> Exercise aim: Begin with the line that contains "hide_parts(node)" and end with the line that contains "bpy.context.scene.camera = camera": copy that span of lines exactly, and nothing outside it.
-------- Data
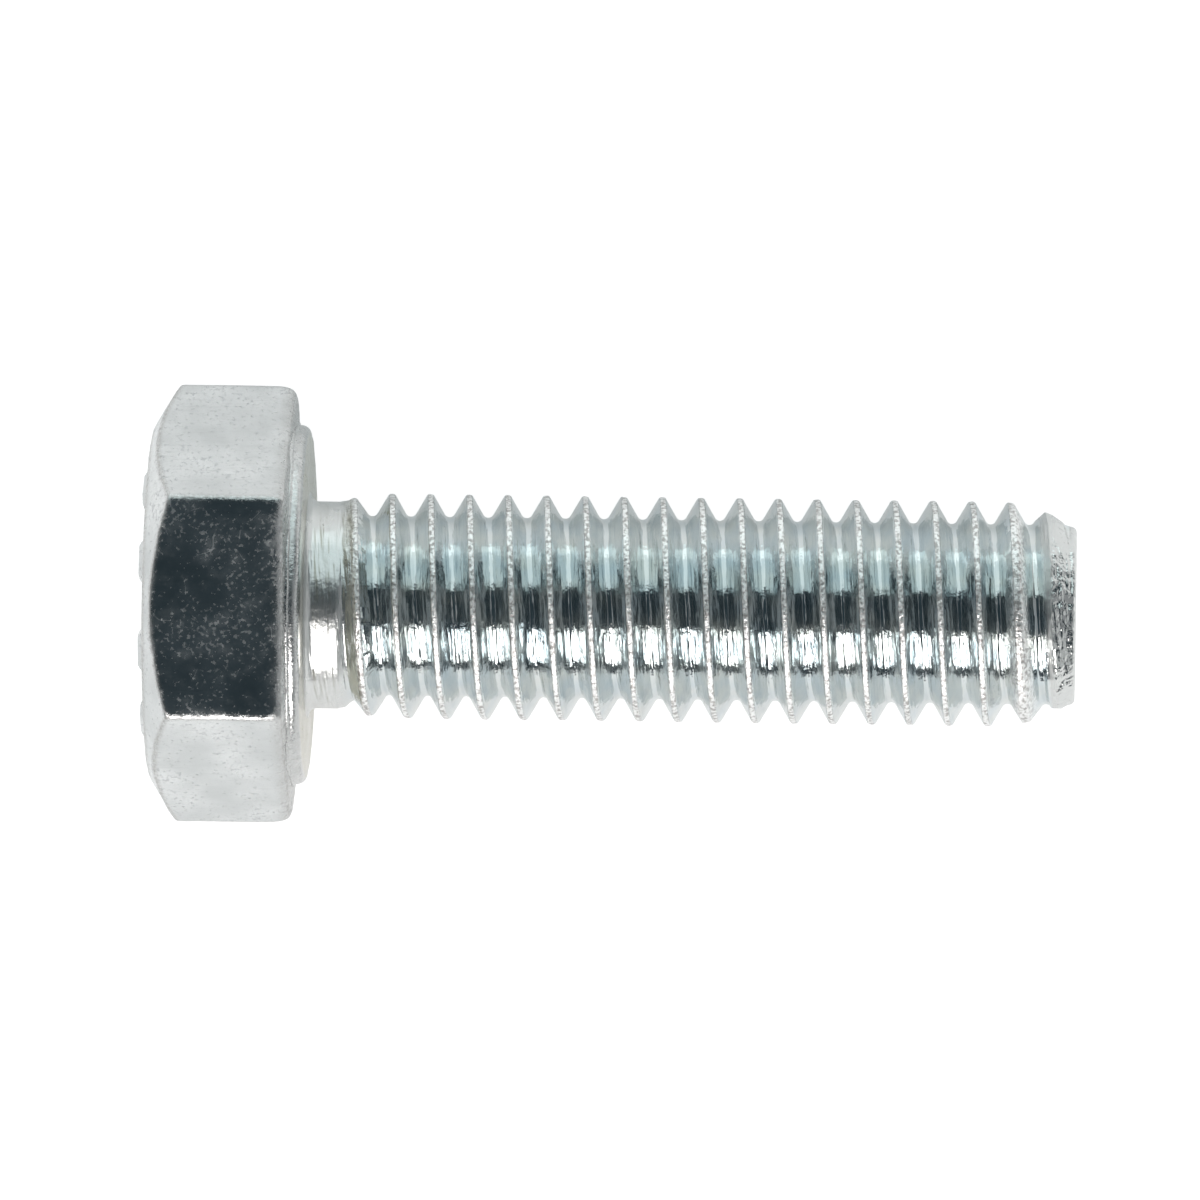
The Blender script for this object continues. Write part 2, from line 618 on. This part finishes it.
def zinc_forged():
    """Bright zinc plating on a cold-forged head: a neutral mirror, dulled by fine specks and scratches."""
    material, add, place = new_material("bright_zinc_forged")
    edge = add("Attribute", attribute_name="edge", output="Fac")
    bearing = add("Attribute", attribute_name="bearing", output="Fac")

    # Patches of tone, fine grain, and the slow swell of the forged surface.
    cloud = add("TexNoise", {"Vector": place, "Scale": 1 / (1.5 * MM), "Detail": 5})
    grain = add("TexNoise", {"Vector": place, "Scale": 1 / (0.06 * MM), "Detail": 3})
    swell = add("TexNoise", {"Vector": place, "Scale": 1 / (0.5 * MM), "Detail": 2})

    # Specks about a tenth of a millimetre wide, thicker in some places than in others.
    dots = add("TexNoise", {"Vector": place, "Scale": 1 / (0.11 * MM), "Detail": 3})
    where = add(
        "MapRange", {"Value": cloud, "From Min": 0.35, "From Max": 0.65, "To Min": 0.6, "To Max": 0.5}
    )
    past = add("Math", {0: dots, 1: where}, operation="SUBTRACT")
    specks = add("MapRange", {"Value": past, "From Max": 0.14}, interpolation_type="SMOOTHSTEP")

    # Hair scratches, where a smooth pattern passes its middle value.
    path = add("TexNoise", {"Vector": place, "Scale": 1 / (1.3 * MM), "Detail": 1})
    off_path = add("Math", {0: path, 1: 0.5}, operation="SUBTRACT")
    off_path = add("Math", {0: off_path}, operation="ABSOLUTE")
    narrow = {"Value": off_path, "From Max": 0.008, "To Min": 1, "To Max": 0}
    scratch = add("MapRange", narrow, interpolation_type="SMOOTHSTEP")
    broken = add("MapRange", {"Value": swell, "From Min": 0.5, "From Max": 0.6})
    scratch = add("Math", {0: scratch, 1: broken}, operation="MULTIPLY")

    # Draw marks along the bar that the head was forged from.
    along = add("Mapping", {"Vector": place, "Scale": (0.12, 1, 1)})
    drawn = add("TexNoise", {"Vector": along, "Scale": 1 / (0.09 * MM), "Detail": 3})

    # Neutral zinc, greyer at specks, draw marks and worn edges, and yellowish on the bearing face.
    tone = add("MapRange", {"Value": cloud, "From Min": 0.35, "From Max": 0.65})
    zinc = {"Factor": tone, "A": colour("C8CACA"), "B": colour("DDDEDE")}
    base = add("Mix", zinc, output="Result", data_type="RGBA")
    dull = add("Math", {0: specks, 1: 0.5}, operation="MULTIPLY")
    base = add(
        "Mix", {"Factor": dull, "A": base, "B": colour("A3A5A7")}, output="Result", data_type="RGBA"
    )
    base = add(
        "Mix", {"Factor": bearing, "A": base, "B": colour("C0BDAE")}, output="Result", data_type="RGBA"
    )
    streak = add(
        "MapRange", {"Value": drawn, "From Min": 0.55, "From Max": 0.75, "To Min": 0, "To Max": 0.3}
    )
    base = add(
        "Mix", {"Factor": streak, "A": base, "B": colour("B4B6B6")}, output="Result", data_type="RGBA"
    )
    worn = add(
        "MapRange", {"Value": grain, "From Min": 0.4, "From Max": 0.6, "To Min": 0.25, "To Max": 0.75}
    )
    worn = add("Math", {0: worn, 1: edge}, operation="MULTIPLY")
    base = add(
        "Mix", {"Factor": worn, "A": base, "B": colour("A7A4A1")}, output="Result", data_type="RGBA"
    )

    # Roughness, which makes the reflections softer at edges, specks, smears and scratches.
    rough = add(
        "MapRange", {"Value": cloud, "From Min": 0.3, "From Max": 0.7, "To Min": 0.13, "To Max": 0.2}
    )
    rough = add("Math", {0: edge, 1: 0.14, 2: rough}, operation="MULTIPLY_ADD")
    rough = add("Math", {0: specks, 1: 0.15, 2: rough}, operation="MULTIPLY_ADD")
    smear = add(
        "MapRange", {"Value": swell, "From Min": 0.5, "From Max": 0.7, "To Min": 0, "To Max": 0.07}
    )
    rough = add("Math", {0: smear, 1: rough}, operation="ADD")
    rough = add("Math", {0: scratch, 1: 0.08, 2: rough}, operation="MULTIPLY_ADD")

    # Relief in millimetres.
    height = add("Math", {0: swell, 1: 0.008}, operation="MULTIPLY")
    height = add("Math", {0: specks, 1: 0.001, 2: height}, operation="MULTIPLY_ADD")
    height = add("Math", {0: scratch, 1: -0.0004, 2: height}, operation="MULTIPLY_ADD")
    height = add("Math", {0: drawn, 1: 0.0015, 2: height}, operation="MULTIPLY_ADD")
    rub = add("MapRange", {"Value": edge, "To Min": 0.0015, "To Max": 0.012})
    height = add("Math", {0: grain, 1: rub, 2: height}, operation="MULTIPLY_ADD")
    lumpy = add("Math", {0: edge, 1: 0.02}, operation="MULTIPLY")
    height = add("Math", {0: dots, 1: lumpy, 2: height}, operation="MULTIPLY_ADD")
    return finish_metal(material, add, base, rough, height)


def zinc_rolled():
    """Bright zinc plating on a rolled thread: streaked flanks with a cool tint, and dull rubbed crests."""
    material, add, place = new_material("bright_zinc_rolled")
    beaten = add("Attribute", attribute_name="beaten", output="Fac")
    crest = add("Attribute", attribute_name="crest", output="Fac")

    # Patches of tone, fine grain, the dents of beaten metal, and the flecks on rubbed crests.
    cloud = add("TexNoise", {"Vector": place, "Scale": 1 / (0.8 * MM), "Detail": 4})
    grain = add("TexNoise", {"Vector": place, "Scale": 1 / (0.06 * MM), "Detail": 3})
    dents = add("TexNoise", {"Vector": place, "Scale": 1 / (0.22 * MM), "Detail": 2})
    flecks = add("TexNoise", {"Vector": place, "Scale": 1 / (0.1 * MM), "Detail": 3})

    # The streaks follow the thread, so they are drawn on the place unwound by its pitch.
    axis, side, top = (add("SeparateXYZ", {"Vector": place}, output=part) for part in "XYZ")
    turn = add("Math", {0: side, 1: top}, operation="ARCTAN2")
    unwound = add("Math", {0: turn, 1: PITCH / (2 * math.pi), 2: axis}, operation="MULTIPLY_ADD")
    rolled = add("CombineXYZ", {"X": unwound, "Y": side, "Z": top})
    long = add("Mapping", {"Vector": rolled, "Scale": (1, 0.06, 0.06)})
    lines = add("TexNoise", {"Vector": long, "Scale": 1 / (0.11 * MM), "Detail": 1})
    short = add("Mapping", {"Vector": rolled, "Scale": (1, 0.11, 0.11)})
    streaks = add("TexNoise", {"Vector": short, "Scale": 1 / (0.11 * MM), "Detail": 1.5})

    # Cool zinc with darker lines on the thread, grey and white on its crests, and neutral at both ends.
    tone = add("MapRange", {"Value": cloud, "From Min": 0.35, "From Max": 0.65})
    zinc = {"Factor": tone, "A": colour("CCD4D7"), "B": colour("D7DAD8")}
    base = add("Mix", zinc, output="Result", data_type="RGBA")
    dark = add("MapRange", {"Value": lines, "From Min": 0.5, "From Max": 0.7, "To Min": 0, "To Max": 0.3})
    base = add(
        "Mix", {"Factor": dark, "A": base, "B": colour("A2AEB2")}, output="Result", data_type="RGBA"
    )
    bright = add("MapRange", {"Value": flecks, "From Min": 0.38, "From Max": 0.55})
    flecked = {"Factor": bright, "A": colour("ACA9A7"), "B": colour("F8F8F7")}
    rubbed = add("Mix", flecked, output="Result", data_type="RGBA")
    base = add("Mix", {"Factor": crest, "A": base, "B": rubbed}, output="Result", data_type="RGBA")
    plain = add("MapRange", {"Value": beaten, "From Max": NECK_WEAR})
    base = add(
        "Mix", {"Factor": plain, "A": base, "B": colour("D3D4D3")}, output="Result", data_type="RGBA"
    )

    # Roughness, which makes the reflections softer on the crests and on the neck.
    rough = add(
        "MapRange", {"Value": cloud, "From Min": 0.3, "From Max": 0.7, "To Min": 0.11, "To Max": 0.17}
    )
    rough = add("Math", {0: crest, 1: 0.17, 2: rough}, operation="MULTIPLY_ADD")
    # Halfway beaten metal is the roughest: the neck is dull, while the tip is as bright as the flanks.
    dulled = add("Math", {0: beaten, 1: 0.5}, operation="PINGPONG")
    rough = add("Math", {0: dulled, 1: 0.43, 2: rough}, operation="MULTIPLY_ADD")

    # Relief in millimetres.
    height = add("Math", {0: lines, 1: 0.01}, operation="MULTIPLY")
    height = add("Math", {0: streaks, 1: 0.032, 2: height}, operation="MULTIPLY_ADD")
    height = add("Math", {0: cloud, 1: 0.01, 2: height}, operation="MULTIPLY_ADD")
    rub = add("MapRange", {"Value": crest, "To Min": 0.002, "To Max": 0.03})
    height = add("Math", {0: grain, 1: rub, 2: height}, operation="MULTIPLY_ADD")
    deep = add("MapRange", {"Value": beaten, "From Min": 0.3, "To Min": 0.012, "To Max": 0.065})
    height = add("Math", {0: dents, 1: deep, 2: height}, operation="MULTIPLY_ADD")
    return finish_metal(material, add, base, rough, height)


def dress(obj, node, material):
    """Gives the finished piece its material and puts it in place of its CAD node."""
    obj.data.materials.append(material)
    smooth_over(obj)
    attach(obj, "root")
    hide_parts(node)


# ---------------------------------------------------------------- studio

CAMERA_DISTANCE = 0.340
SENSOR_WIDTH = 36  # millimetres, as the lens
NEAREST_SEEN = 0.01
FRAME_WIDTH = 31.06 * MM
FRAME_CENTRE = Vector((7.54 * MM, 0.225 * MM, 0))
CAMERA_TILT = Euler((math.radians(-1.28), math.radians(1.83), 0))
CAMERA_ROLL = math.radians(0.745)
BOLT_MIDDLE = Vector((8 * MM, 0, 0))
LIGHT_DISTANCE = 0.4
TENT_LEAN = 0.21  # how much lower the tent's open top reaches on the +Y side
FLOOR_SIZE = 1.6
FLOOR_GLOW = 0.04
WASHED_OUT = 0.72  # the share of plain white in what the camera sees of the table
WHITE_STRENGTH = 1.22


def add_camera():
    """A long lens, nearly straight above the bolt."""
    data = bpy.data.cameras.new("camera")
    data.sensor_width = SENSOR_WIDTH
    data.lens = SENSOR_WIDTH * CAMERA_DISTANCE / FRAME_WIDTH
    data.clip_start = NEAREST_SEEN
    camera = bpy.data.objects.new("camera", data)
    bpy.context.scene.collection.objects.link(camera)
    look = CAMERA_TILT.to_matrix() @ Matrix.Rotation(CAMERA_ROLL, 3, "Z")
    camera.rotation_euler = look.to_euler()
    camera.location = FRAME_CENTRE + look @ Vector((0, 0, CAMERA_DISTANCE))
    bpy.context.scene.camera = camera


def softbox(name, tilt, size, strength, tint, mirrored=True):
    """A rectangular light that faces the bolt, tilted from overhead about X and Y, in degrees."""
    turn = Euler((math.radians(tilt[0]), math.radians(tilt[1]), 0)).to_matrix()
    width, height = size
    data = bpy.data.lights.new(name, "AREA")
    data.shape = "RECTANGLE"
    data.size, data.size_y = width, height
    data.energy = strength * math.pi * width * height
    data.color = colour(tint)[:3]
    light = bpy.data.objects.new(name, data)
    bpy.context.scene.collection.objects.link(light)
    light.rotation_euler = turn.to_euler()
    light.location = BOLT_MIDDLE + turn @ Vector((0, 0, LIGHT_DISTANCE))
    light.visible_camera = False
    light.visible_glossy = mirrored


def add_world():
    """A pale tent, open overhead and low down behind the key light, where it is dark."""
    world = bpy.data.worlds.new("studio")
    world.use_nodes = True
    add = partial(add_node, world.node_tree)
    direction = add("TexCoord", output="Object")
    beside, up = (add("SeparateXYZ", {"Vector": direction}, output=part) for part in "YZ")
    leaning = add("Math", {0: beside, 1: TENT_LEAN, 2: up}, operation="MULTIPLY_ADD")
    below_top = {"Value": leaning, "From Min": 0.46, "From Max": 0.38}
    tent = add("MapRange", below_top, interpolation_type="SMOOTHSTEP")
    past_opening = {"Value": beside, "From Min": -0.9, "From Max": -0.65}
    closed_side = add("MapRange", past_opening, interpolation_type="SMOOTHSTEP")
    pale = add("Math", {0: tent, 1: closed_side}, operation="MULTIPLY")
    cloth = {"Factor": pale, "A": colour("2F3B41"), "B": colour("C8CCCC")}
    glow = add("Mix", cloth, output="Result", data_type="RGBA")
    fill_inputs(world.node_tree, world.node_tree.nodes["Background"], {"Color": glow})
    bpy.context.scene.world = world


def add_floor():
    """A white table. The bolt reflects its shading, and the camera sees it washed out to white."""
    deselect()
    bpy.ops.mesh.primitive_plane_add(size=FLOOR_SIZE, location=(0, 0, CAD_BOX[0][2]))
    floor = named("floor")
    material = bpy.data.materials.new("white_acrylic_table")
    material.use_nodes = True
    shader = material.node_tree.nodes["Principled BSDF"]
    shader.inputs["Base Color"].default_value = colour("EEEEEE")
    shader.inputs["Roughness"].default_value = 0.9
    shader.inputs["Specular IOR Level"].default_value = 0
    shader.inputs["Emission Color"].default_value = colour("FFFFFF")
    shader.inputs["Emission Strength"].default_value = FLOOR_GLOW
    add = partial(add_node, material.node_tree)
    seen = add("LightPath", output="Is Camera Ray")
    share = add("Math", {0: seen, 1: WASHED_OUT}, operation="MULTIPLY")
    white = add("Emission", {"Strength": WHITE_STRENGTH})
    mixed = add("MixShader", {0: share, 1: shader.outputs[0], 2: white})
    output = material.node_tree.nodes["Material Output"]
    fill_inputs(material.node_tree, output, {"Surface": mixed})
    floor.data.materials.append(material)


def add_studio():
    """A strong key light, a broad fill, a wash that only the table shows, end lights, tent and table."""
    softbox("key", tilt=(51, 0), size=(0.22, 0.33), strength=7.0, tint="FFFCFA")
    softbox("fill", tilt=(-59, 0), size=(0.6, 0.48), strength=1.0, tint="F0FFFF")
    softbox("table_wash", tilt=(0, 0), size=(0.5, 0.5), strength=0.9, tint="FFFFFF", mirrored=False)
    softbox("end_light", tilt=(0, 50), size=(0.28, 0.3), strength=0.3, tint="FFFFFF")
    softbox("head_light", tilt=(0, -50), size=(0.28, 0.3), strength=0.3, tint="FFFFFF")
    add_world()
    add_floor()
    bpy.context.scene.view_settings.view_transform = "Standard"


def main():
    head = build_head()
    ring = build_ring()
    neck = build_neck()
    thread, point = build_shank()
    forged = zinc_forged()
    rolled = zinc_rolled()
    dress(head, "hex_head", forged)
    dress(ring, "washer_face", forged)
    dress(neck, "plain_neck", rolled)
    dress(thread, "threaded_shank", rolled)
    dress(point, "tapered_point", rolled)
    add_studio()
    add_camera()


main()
----------------
> Solution to the problem:
    hide_parts(node)


# ---------------------------------------------------------------- studio

CAMERA_DISTANCE = 0.340
SENSOR_WIDTH = 36  # millimetres, as the lens
NEAREST_SEEN = 0.01
FRAME_WIDTH = 31.06 * MM
FRAME_CENTRE = Vector((7.54 * MM, 0.225 * MM, 0))
CAMERA_TILT = Euler((math.radians(-1.28), math.radians(1.83), 0))
CAMERA_ROLL = math.radians(0.745)
BOLT_MIDDLE = Vector((8 * MM, 0, 0))
LIGHT_DISTANCE = 0.4
TENT_LEAN = 0.21  # how much lower the tent's open top reaches on the +Y side
FLOOR_SIZE = 1.6
FLOOR_GLOW = 0.04
WASHED_OUT = 0.72  # the share of plain white in what the camera sees of the table
WHITE_STRENGTH = 1.22


def add_camera():
    """A long lens, nearly straight above the bolt."""
    data = bpy.data.cameras.new("camera")
    data.sensor_width = SENSOR_WIDTH
    data.lens = SENSOR_WIDTH * CAMERA_DISTANCE / FRAME_WIDTH
    data.clip_start = NEAREST_SEEN
    camera = bpy.data.objects.new("camera", data)
    bpy.context.scene.collection.objects.link(camera)
    look = CAMERA_TILT.to_matrix() @ Matrix.Rotation(CAMERA_ROLL, 3, "Z")
    camera.rotation_euler = look.to_euler()
    camera.location = FRAME_CENTRE + look @ Vector((0, 0, CAMERA_DISTANCE))
    bpy.context.scene.camera = camera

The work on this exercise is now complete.